The invention is not limited to the embodiments which have been described, but can be modified in many respects. In particular, it is not necessary to use only one bending vibrator for each feed or each knitting needle, since, for example, a bending vibrator may be provided in each case for reaching the intercepting or knitting position. Furthermore, the invention can be applied to all knitting machines with individually selectable needles, irrespective of whether these are selected directly or by means of sliders, sinkers or other control elements. Finally, the invention is also suitable for electronically controlled pattern wheels, as known, for example, from German patent specification No. 1 141 046.

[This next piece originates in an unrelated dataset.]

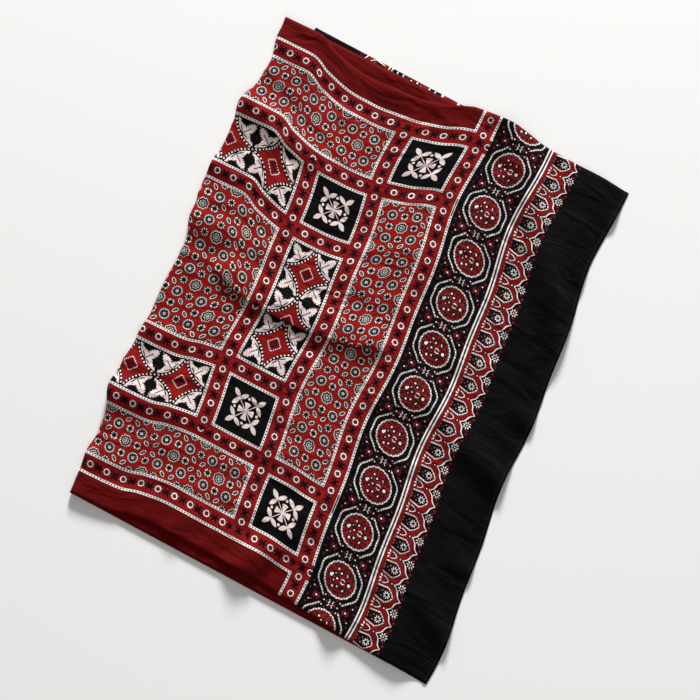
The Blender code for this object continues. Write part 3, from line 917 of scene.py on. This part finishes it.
# Medallion band: discs in two chain rings, the outer one open beside its neighbours, with a
# bouquet of drops in each disc among dark foliage, which is drawn as a scatter of flecks
DISC_SCALLOPS = 20.0
DISC_SCALLOP = 0.6
RIM_SCALLOP = 1.4
RIM_OPENING = 23.0
DISC_LINKS = 38.0
RIM_LINKS = 52.0
LINK_CUT = 0.40
BETWEEN_CHAINS = 44.0
RIM_FLECKS = 14.0
RIM_FLECK_CUT = 0.55
INNER_FLECKS = 9.0
INNER_FLECK_CUT = 0.2
FOLIAGE_PER_MM = 0.17
FOLIAGE_REACH = 32.0
DISC_DROPS = (
    # outward, aside, radius
    (-23.5, 0.8, 3.6),
    (-21.0, 4.0, 2.4),
    (-10.2, 20.2, 2.3),
    (-1.5, 14.5, 2.2),
    (12.4, 17.4, 1.5),
    (13.6, 14.6, 1.5),
    (-7.9, -0.3, 2.1),
    (-15.0, -7.5, 1.3),
    (-14.1, 8.5, 1.3),
    (-13.5, -20.2, 2.6),
    (-2.8, -15.8, 2.3),
    (21.8, -0.9, 3.6),
    (11.6, -19.4, 1.5),
    (13.0, -17.0, 1.5),
)
CRESCENT = ((6.5, -0.7, 2.6),)
CRESCENT_GAP = 2.0
disc_edge = add("Math.MULTIPLY_ADD", wave(angle, DISC_SCALLOPS), DISC_SCALLOP, radius)
rim_edge = add("Math.MULTIPLY_ADD", lobe, RIM_SCALLOP, radius)
has_rim = add("Math.GREATER_THAN", medallion_aside, RIM_OPENING)
link_count = add("Math.GREATER_THAN", radius, BETWEEN_CHAINS)
link_count = add("Math.MULTIPLY_ADD", link_count, RIM_LINKS - DISC_LINKS, DISC_LINKS)
link = wave(angle, link_count, LINK_CUT)
rim_link = add("Math.MULTIPLY", link, has_rim)
rim_fleck = wave(angle, RIM_FLECKS, RIM_FLECK_CUT)
inner_fleck = wave(angle, INNER_FLECKS, INNER_FLECK_CUT)
foliage = add("TexVoronoi", disc_place, FOLIAGE_PER_MM)[0]
in_disc = add("Math.LESS_THAN", radius, FOLIAGE_REACH)
berry = dots(disc_place, CRESCENT)
horns = add("Math.GREATER_THAN", apart(aside, CRESCENT[0][1]), CRESCENT_GAP)
border_print = stamp(
    linear(BLACK),
    (disc_edge, ((0.0, DISC_RED), (33.8, BLACK), (35.9, WHITE), (39.3, BLACK), (60.0, BLACK))),
    (rim_edge, ((45.0, None), (49.4, WHITE), (52.6, None)), has_rim),
    (disc_edge, ((36.0, None), (36.5, BLACK), (38.7, None)), link),
    (rim_edge, ((49.0, None), (49.9, BLACK), (52.1, None)), rim_link),
    (radius, ((26.0, None), (28.3, BLACK), (31.6, None)), rim_fleck),
    (radius, ((16.0, None), (19.2, LEAF_GREEN), (21.6, None)), inner_fleck),
    (foliage, ((0.0, LEAF_GREEN), (0.41, None), (1.0, None)), in_disc),
    (dots(disc_place, DISC_DROPS), ((-4.0, WHITE), (0.0, BLACK), (2.8, None))),
    (berry, ((-3.0, CRIMSON), (0.0, BLACK), (4.2, None))),
    (berry, ((1.0, None), (1.4, WHITE), (3.4, None)), horns),
)

# Between the medallions: white drops and curls, and dull red dots
JOINT_DROPS = ((19.0, 11.9, 1.6), (17.6, 0.0, 1.5), (50.0, 16.5, 1.6), (38.0, 0.0, 2.2))
DULL_DROPS = (
    # aside from the medallion line, along from the joint, radius
    (44.6, 0.0, 2.7),
    (31.4, 0.0, 2.7),
    (42.3, 5.0, 2.6),
    (33.7, 5.0, 2.6),
    (54.5, 25.0, 2.6),
    (45.0, 14.0, 2.2),
    (27.0, 15.0, 2.0),
    (11.0, 14.0, 2.2),
    (57.0, 8.0, 2.2),
    (10.4, 0.6, 2.6),
)
DULL_ROWS = ((-3.0, DULL_RED), (0.0, None), (1.0, None))
DISC_CHAIN_END = 41.0
CURL_PER_MM = 0.95
CURL_SWING = 1.5
CURL_ASIDE = 4.2
CURL_END = 7.0
outside_rings = add("Math.GREATER_THAN", radius, DISC_CHAIN_END)
curl = wave(from_joint, CURL_PER_MM)
curl = add("Math.MULTIPLY_ADD", curl, -CURL_SWING, medallion_aside)
past_curl = add("Math.SUBTRACT", from_joint, CURL_END)
curl = add("Math.MAXIMUM", apart(curl, CURL_ASIDE), past_curl)
border_print = stamp(
    border_print,
    (dots(joint, DULL_DROPS), DULL_ROWS, outside_rings),
    (dots(joint, JOINT_DROPS), ((-3.0, WHITE), (0.0, BLACK), (1.2, None))),
    (curl, ((0.0, WHITE), (0.85, BLACK), (1.6, None))),
)

# Arches outside a double line: each a red ogee round a beaded black horseshoe
VALLEY_X = 45.0
TIP_RISE = 24.0
CUSP_DEPTH = 2.6
ARCH_SLOPE = 0.77
SHOE_BASE = 9.5
SHOE_MIDDLE = 22.0
SHOE_BEND = 34.0
SHOE_SPLAY = 0.157
KEEL_SHARE = 0.55
SHOE_LINKS = 22.0
arch_edge = add("Math.MULTIPLY_ADD", from_valley, -TIP_RISE / (ARCH_STEP / 2), arch_x)
cusp = add("Math.SINE", add("Math.MULTIPLY", from_valley, 4.0 * math.pi / ARCH_STEP))
arch_edge = add("Math.MULTIPLY_ADD", cusp, -CUSP_DEPTH, arch_edge)
arch_edge = add("Math.SUBTRACT", arch_edge, VALLEY_X)
arch_edge = add("Math.MULTIPLY", arch_edge, ARCH_SLOPE)
past_bend = add("Math.SUBTRACT", arch_x, SHOE_BEND)
before_bend = add("Math.MINIMUM", past_bend, 0.0)
past_bend = add("Math.MAXIMUM", past_bend, 0.0)
shoe_y = add("Math.MULTIPLY_ADD", before_bend, -SHOE_SPLAY, from_tip)
shoe = add("VectorMath.LENGTH", add("CombineXYZ", past_bend, shoe_y, 0.0))
keel = add("Math.ADD", past_bend, shoe_y)
shoe = add("Mix", KEEL_SHARE, shoe, keel)
in_shoe = add("Math.GREATER_THAN", arch_x, SHOE_BASE)
from_shoe_middle = add("Math.SUBTRACT", arch_x, SHOE_MIDDLE)
shoe_turn = add("Math.ARCTAN2", from_tip, from_shoe_middle)
shoe_link = add("Math.MULTIPLY", wave(shoe_turn, SHOE_LINKS, LINK_CUT), in_shoe)
arch_print = stamp(
    linear(BLACK),
    (arch_edge, ((-60.0, ARCH_RED), (-2.4, BLACK), (-1.2, WHITE), (1.2, BLACK), (60.0, BLACK))),
    (shoe, ((0.0, BLACK), (15.0, WHITE), (17.7, BLACK), (18.7, None)), in_shoe),
    (shoe, ((15.0, None), (15.5, SOFT_BLACK), (17.1, None)), shoe_link),
)

# In and round the arches: dull red dots, eight-petalled flowers, and hooded buds in the valleys
ARCH_DULL = ((18.0, 0.0, 2.6), (31.0, 9.4, 2.3), (71.5, 8.6, 3.0), (67.5, 16.8, 3.0))
CURLED_BUDS = ((10.7, 3.2, 1.1), (23.5, 5.6, 1.5))
PETAL_MIDDLE = 5.7
OUTER_PETAL_SHIFT = 1.0
PETAL_HALF_LENGTH = 2.7
PETAL_HALF_WIDTH = 1.25
HOOD = ((17.5, 0.0, 0.0, 13.0, 7.6),)
HOOD_BASE = 16.5
HOOD_DROP = ((20.5, 0.0, 3.0),)
SPROUTS = ((9.9, 0.0, 0.0, 3.4, 1.7), (10.9, 6.6, 127.0, 3.5, 1.6))
VALLEY_DOT = ((39.0, 0.0, 1.5),)
arch_tip = add("CombineXYZ", arch_x, from_tip, 0.0)
arch_valley = add("CombineXYZ", arch_x, from_valley, 0.0)
petal_scale = 1.0 / PETAL_HALF_LENGTH
petal_start = -PETAL_MIDDLE / PETAL_HALF_LENGTH
petal_shift = -OUTER_PETAL_SHIFT / PETAL_HALF_LENGTH
petal_x = add("Math.MULTIPLY_ADD", radius, petal_scale, petal_start)
petal_x = add("Math.MULTIPLY_ADD", outside_arch, petal_shift, petal_x)
petal_y = add("Math.MULTIPLY", spoke, 1.0 / PETAL_HALF_WIDTH)
petal = add("VectorMath.LENGTH", add("CombineXYZ", petal_x, petal_y, 0.0))
hood = leaves(arch_valley, HOOD)
hooded = add("Math.GREATER_THAN", arch_x, HOOD_BASE)
arch_print = stamp(
    arch_print,
    (dots(arch_tip, ARCH_DULL), DULL_ROWS),
    (dots(arch_tip, CURLED_BUDS), ((-2.0, GREY), (0.0, None), (1.0, None))),
    (petal, ((0.0, WHITE), (1.0, None), (2.0, None))),
    (radius, ((0.0, WHITE), (1.5, None), (3.0, None)), outside_arch),
    (hood, ((-8.0, BLACK), (-1.7, WHITE), (0.0, BLACK), (0.7, None)), hooded),
    (dots(arch_valley, HOOD_DROP), ((-4.0, DULL_RED), (0.0, BLACK), (1.0, None))),
    (leaves(arch_valley, SPROUTS), ((-2.0, WHITE), (0.0, BLACK), (0.8, None))),
    (dots(arch_valley, VALLEY_DOT), ((-2.0, WHITE), (0.0, BLACK), (2.6, None))),
)
border_print = add("Mix", past_double, border_print, arch_print, data_type="RGBA")
from_double = apart(outward, DOUBLE_LINE)
double_rows = ((0.0, BLACK), (1.9, WHITE), (5.6, BLACK), (7.2, None))
border_print = stamp(border_print, (from_double, double_rows))

# The parts put together: tiles, ring bands, the chains beside them, the margins and the border
CHAIN_STEP = 7.118
star_tile = add("Math.MULTIPLY", past_corner, inner_frame)
flower_tile = add("Math.SUBTRACT", 1.0, is_long)
cloth_print = diaper_print
for is_part, part_print in (
    (flower_tile, square_print),
    (star_tile, star_print),
    (in_band, band_print),
):
    cloth_print = add("Mix", is_part, cloth_print, part_print, data_type="RGBA")
from_chain = apart(to_line, CHAIN_LINE)
chain_along = add("Math.PINGPONG", along, FRAME_STEP / 2)
chain_along = add("Math.SUBTRACT", chain_along, CHAIN_LINE)
chain_along = add("Math.WRAP", chain_along, CHAIN_STEP / 2, -CHAIN_STEP / 2)
chain_along = add("Math.ABSOLUTE", chain_along)
chain_dot = add("Math.MAXIMUM", from_chain, chain_along)
cloth_print = stamp(
    cloth_print,
    (from_chain, ((0.0, WHITE), (2.9, BLACK), (CHAIN_HALF, None))),
    (chain_dot, ((0.0, BLACK), (1.5, None), (3.0, None))),
)
in_margin = add("Math.LESS_THAN", side_depth, OUTER_CHAIN_EDGE)
in_margin = add("Math.MULTIPLY", in_margin, past_first_band)
cloth_print = add("Mix", in_margin, cloth_print, linear(MARGIN_RED), data_type="RGBA")
cloth_print = add("Mix", in_border, cloth_print, border_print, data_type="RGBA")

# The dyes soak in unevenly, in soft clouds and in small blots a few millimetres wide.
# A range is the noise's low and high, then the strength of the dye at each.
CLOUD_SCALE = 30.0
CLOUD_RANGE = (0.3, 0.7, 0.84, 1.10)
BLOT_SCALE = CLOUD_SCALE * 14.0
BLOT_RANGE = (0.25, 0.75, 0.86, 1.10)
cloud = add("TexNoise", flat_place, CLOUD_SCALE, 2.0, 0.6)[0]
cloud = add("MapRange", cloud, *CLOUD_RANGE)
blot = add("TexNoise", flat_place, BLOT_SCALE, 1.0, 0.5)[0]
blot = add("MapRange", blot, *BLOT_RANGE)
dye_strength = add("Math.MULTIPLY", cloud, blot)
cloth_print = add("VectorMath.SCALE", cloth_print, dye_strength)

# Running stitches that hold the turned hems of the two ends, drawn at twice their real width;
# the black thread is painted a little lighter than the black hem, as painted sheen
STITCH_LINE = 6.6
STITCH_STEP = 4.0
STITCH_HALF_WIDTH = 0.5
STITCH_GAP = 0.7
from_hem = add("Math.SUBTRACT", LENGTH_MM / 2, from_mid_length)
stitch = add("Math.LESS_THAN", apart(from_hem, STITCH_LINE), STITCH_HALF_WIDTH)
stitch_run = add("Math.PINGPONG", from_mid_width, STITCH_STEP / 2)
stitch_run = add("Math.GREATER_THAN", stitch_run, STITCH_GAP)
stitch = add("Math.MULTIPLY", stitch, stitch_run)
cloth_print = add("Mix", stitch, cloth_print, linear(THREAD_WITH_PAINTED_SHEEN), data_type="RGBA")

# Plain weave, drawn at about four times its real size so that it shows, with soft crumples
# drawn out along the length. Heights are in metres.
THREAD_MM = 1.6
WEAVE_HEIGHT = 0.00008
CRUMPLES_PER_METRE = (6.0, 17.0, 1.0)
CRUMPLE_HEIGHT = 0.018
STITCH_DEPTH = 0.0003
over_under = add("VectorMath.SCALE", from_middle, 2.0 * math.pi / THREAD_MM)
over_under = add("VectorMath.SINE", over_under)
warp, weft, _ = add("SeparateXYZ", over_under)
weave = add("Math.MULTIPLY", warp, weft)
weave = add("Math.MULTIPLY", weave, WEAVE_HEIGHT)
drawn_out = add("VectorMath.MULTIPLY", flat_place, CRUMPLES_PER_METRE)
crumple = add("TexNoise", drawn_out, 1.0, 3.0, 0.5, 2.0, 0.6)[0]
relief = add("Math.MULTIPLY_ADD", crumple, CRUMPLE_HEIGHT, weave)
relief = add("Math.MULTIPLY_ADD", stitch, -STITCH_DEPTH, relief)
relief = add("Bump", 1.0, 1.0, None, relief)

# Washed cotton is matt, with hardly any gloss and a faint bloom of fibre ends at low angles
COTTON_ROUGHNESS = 0.88
COTTON_SPECULAR = 0.06
FIBRE_BLOOM = 0.025
FIBRE_ROUGHNESS = 0.5
cotton_shader = tree.nodes["Principled BSDF"]
tree.links.new(cloth_print, cotton_shader.inputs["Base Color"])
tree.links.new(relief, cotton_shader.inputs["Normal"])
cotton_shader.inputs["Roughness"].default_value = COTTON_ROUGHNESS
cotton_shader.inputs["Specular IOR Level"].default_value = COTTON_SPECULAR
cotton_shader.inputs["Sheen Weight"].default_value = FIBRE_BLOOM
cotton_shader.inputs["Sheen Roughness"].default_value = FIBRE_ROUGHNESS
cloth_mesh.materials.append(cotton)

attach(cloth, "root")
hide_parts("ajrakh_cloth")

In the embodiments in which a longer selection zone is provided for producing the desired bending state of the bending vibrators, the particular advantage obtains that no high demands are made on the supply of the control pulses in exact time, so that costly synchronization measures can be dispensed with. Moreover, in order to avoid costly commutators as in direct-current machines, there is preferably associated with each bending vibrator a thyristor switch which revolves with the needle cylinder and is turned off by a central timing pulse generator. The triggering of the individual bending vibrators may be effected by way of shift registers with a timing frequency which is obtained from the knitting rate and the number of knitting feeds. In the event of a selection zone being provided, the supply of information to the individual bending vibrators may also be effected with the aid of contact paths fixed to the cambox and which are sensed by the bending vibrators by means of brushes or the like. According to FIG. 14, for example, eight bending vibrators 5 each with a brush 97 are combined to form a group, each brush sensing a different first contact track 99. All eight contact paths 99 are interrupted at the same point and are of equal length, their length corresponding to the length of the selection zone. During the rotation of the needle cylinder in the direction of the arrow P, the individual bending vibrators are connected in succession to a certain voltage corresponding to the contact paths, which is then maintained over the entire length of the contact paths. In the event of magnetostrictive bending vibrators being employed, the voltages picked up from the contact paths 99 are supplied correspondingly to the coils 33 (FIG. 12). The programmed application of the desired voltages to the contact paths 99 may be effected in known manner by reading suitable programme supports.
The embodiment according to FIG. 1 may be modified so that the needles are not fully driven out by the sliders, but are only lifted on to a needle lifting cam by which the needles are then brought into their high position. It is thereby possible to carry the sliders back into their starting position and select them afresh already before the end of the needle lifting cam and keep the frequencies of the bending vibrators small or their deflection large.
Finally, by reason of the good storage properties of piezoelectric bending vibrators, their deflection can be initiated by means of brief control pulses, so that long contact paths (FIG. 14) are not necessary.